One point that I tend to believe is true, but that I don’t see raised much: The straightforward argument (machines that are smarter than us might try to take over) is intuitively clear to many people, but for whatever reason many people have developed memetic anti-genes against it. (E.g. talk about the AI bubble, AI risk is all sci-fi, technological progress is good, we just won’t program it that way, etc.).
In my personal experience, the people I talk to with a relatively basic education and who are not terminally online are much more intuitively concerned about AI than either academics or people in tech, since they haven’t absorbed so much of the bad discourse.
(The other big reason for people not taking the issue is people not feeling the AGI, but there’s been less of that recently)
One point that I tend to believe is true, but that I don’t see raised much:
The straightforward argument (machines that are smarter than us might try to take over) is intuitively clear to many people, but for whatever reason many people have developed memetic anti-genes against it. (E.g. talk about the AI bubble, AI risk is all sci-fi, technological progress is good, we just won’t program it that way, etc.).

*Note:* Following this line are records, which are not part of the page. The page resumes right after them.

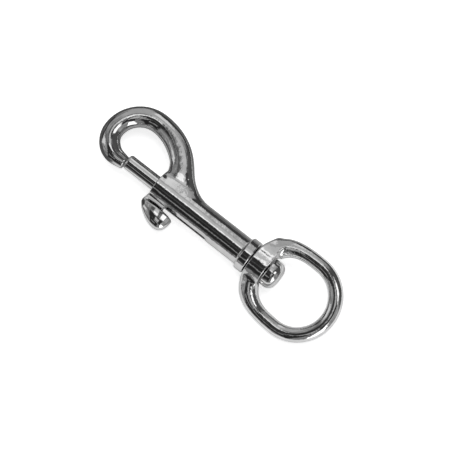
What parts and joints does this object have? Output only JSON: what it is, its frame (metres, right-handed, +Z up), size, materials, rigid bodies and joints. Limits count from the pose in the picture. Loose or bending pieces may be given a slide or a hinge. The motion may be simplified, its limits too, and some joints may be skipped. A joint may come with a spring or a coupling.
{
  "type": "swivel snap hook",
  "caption": "Bright plated bolt snap: a cast hook closed by a sprung sliding bolt with a thumb lever, and a round eye that swivels on a riveted stud.",
  "frame": {"origin": "under the middle of the part's box, on the surface that it lies on", "axes": "+X from the hook to the eye along the barrel, +Y from the barrel to the hook's bow, away from the thumb lever, +Z up"},
  "size_m": [0.0994, 0.0342, 0.0117],
  "materials": {
    "plated_body": "bright nickel plate over a polished zinc casting",
    "plated_bolt": "bright nickel plate over a polished zinc casting",
    "spring_steel": "drawn spring wire",
    "plated_stud": "bright nickel plate over turned steel",
    "plated_eye": "bright nickel plate over a polished zinc casting"
  },
  "bodies": {
    "body": {"hook_body": "plated_body", "spring": "spring_steel", "swivel_stud": "plated_stud"},
    "bolt": {"bolt": "plated_bolt"},
    "eye": {"swivel_eye": "plated_eye"}
  },
  "joints": [
    {"name": "bolt_slide", "type": "slide", "parent": "body", "child": "bolt", "axis": [1, 0, 0], "range_m": [0, 0.0134], "stiffness_N_per_m": 350, "springref_m": -0.007, "deforming": ["spring"]},
    {"name": "eye_swivel", "type": "hinge", "parent": "body", "child": "eye", "pos_m": [0.01648, -0.00293, 0.00585], "axis": [1, 0, 0], "continuous": true}
  ]
}
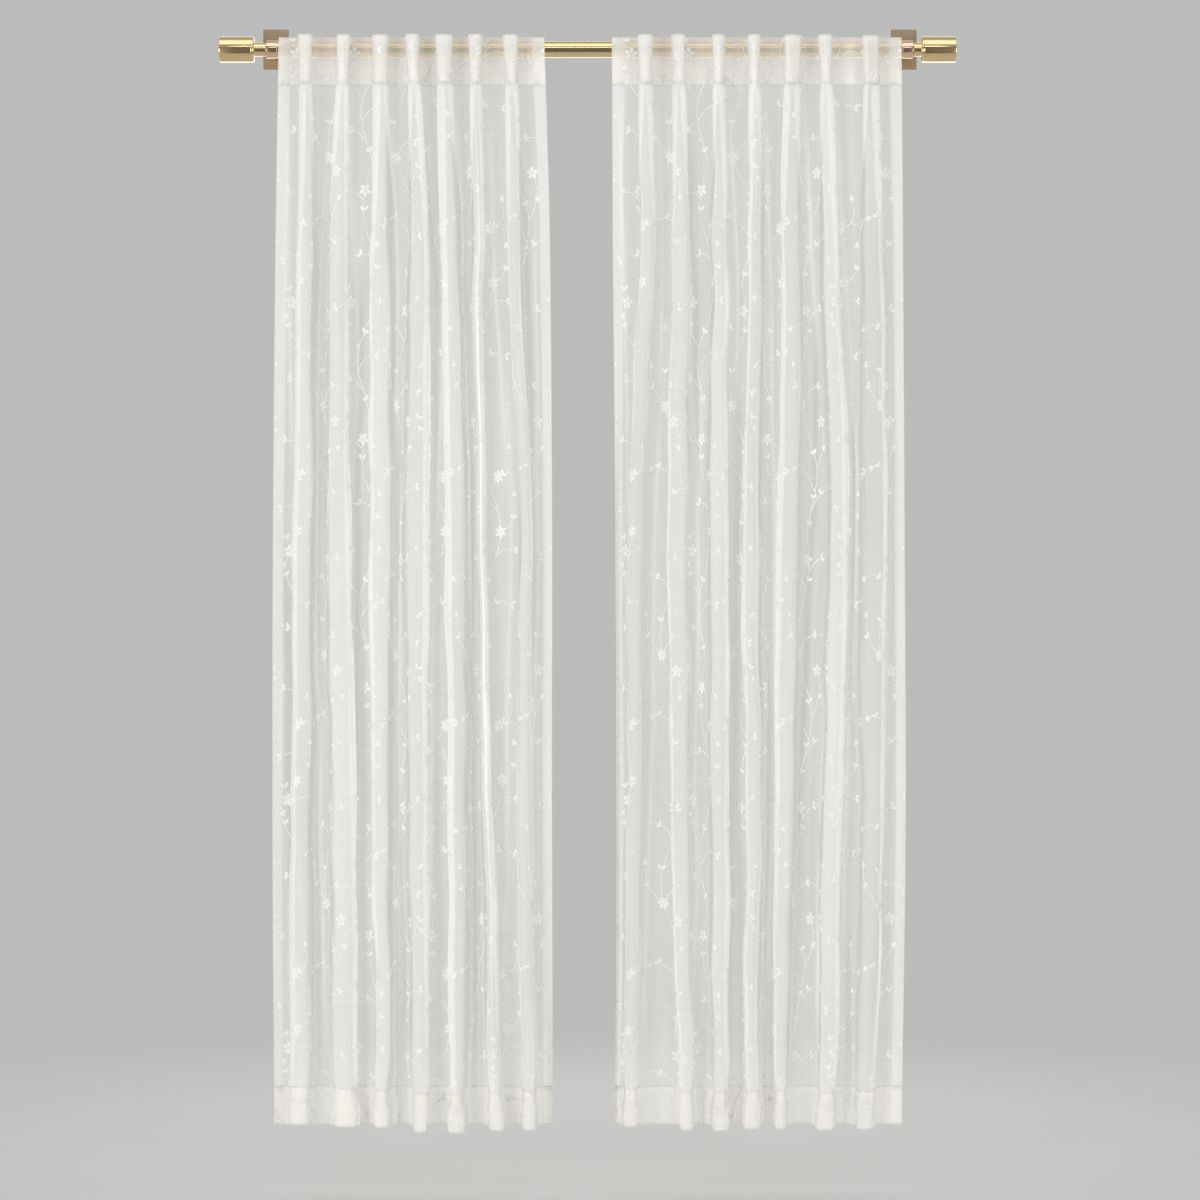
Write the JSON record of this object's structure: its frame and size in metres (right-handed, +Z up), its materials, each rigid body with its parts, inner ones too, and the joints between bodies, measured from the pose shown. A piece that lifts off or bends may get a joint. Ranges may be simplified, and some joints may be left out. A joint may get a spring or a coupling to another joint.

In my personal experience, the people I talk to with a relatively basic education and who are not terminally online are much more intuitively concerned about AI than either academics or people in tech, since they haven’t absorbed so much of the bad discourse.
(The other big reason for people not taking the issue is people not feeling the AGI, but there’s been less of that recently)
Yeah I believe this too. Possibly one of the relatively few examples of the midwit meme being true in real life.